Another observation: as Nielsen has pointed out, powerful search engines have died in the past. Alta Vista simply disappeared at some point. The same could perhaps happen to Google, if a new, more relevant search engine came along. Better usability (i.e. more convenient and self-evident path between the question and the answer), better search results (no spam, fewer irrelevant pages), and more content indexed (fewer “hidden” pages).

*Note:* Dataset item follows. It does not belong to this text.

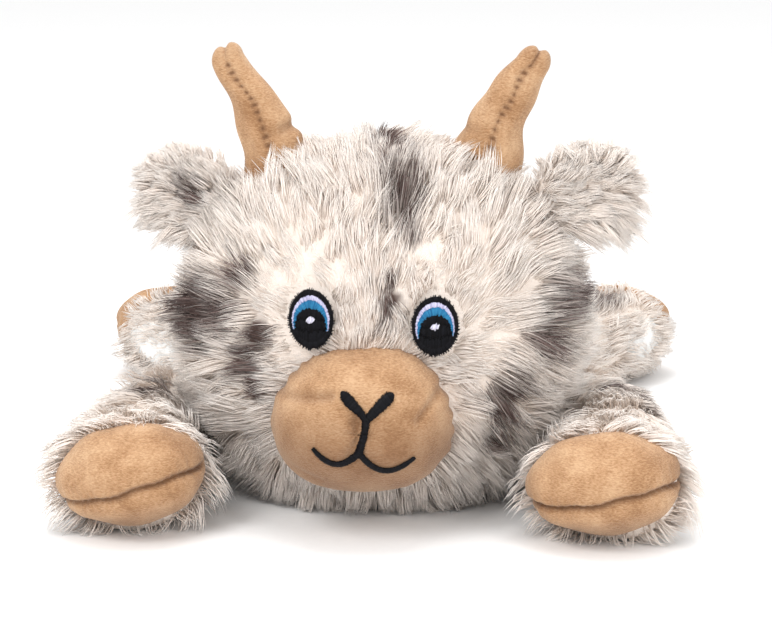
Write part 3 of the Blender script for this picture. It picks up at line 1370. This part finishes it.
def makeFloor():
    deselectAll()
    bpy.ops.mesh.primitive_plane_add(size=6)
    floor = bpy.context.object
    floor.name = "floor"
    material, tree, shader = newMaterial("paleFloor")
    coords = addNode(tree, "ShaderNodeTexCoord")
    paper = addNode(tree, "ShaderNodeTexNoise", Scale=300.0, Detail=2.0)
    link(tree, coords.outputs["Object"], paper.inputs["Vector"])
    colour = rampNode(tree, paper.outputs["Fac"], [(0.3, (0.93, 0.93, 0.93)), (0.7, (0.95, 0.95, 0.95))])
    link(tree, colour, shader.inputs["Base Color"])
    shader.inputs["Roughness"].default_value = 0.9
    floor.data.materials.append(material)


def makeLight(name, place, size, power, aim):
    data = bpy.data.lights.new(name, "AREA")
    data.shape = "DISK"
    data.size, data.energy = size, power
    lamp = bpy.data.objects.new(name, data)
    lamp.location = place
    lamp.rotation_euler = (Vector(aim) - Vector(place)).to_track_quat("-Z", "Y").to_euler()
    bpy.context.collection.objects.link(lamp)


view = {
    "azimuth": 3.75,
    "elevation": 11.8,
    "distance": 900.0,
    "lens": 110.4,
    "aim": (3.6, -25.0, 6.5),  # from the head's middle
}


def makeCamera():
    azimuth, elevation = math.radians(view["azimuth"]), math.radians(view["elevation"])
    ahead = Vector((
        -math.sin(azimuth) * math.cos(elevation), math.cos(azimuth) * math.cos(elevation), -math.sin(elevation)
    ))
    aim = (Vector(headMiddle) + Vector(view["aim"])) * mm
    data = bpy.data.cameras.new("mainCamera")
    data.lens, data.sensor_width = view["lens"], 36.0
    camera = bpy.data.objects.new("mainCamera", data)
    camera.location = aim - ahead * view["distance"] * mm
    camera.rotation_euler = ahead.to_track_quat("-Z", "Y").to_euler()
    bpy.context.collection.objects.link(camera)
    bpy.context.scene.camera = camera


def makeWorld():
    world = bpy.data.worlds.new("studio")
    world.use_nodes = True
    world.node_tree.nodes["Background"].inputs["Color"].default_value = (1, 1, 1, 1)
    world.node_tree.nodes["Background"].inputs["Strength"].default_value = 1.0
    bpy.context.scene.world = world


makeFloor()
makeWorld()
makeLight("keyLight", (-0.55, -1.0, 1.05), 0.7, 8.0, (0, -0.13, 0.07))
makeLight("fillLight", (0.9, -0.9, 0.7), 0.9, 4.0, (0, -0.13, 0.07))
makeLight("topLight", (0.0, 0.1, 1.3), 0.9, 8.0, (0, -0.1, 0.05))
makeCamera()
bpy.context.scene.view_settings.view_transform = "Standard"
print("floor, light and camera set")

But is that really possible? Google has hit a sweet spot in usability, and is sticking to it successfully so far, carefully expanding functionality, to avoid breaking the basic experience. Better search results, several new projects have promised that, and have failed to deliver. The search quality of Google competitors is either inferior or marginally superior — not enough to justify a massive migration. Roughly the same applies to the amount of content available for search — and all major search engines are aggressively seeking to increase their searchable content base, both on the web and off, both with other people’s content and their own.
Because of the overwhelming popularity of search over other forms of seeking information online, the search ecosystem seems to have reached a certain plateau. Not passive, by any means: Google spends freely on maintaining its edge, while scammers and spammers come up with new ways to reach an audience, and legitimate businesses all buy SEO and SEM. But in a kind of Archimedean standoff, any effort to achieve a goal will trigger a roughly equal opposing force. Gains in this area can now only be marginal.
Despite Yahoo’s current image as a troubled firm, it certainly remains appetizing: yearly page views are in the trillions, and it can boast a portfolio of tools with a dedicated user base. Whoever manages to absorb it will definitely gain momentum. But whatever the outcome, I doubt there will be a significant improvement for users.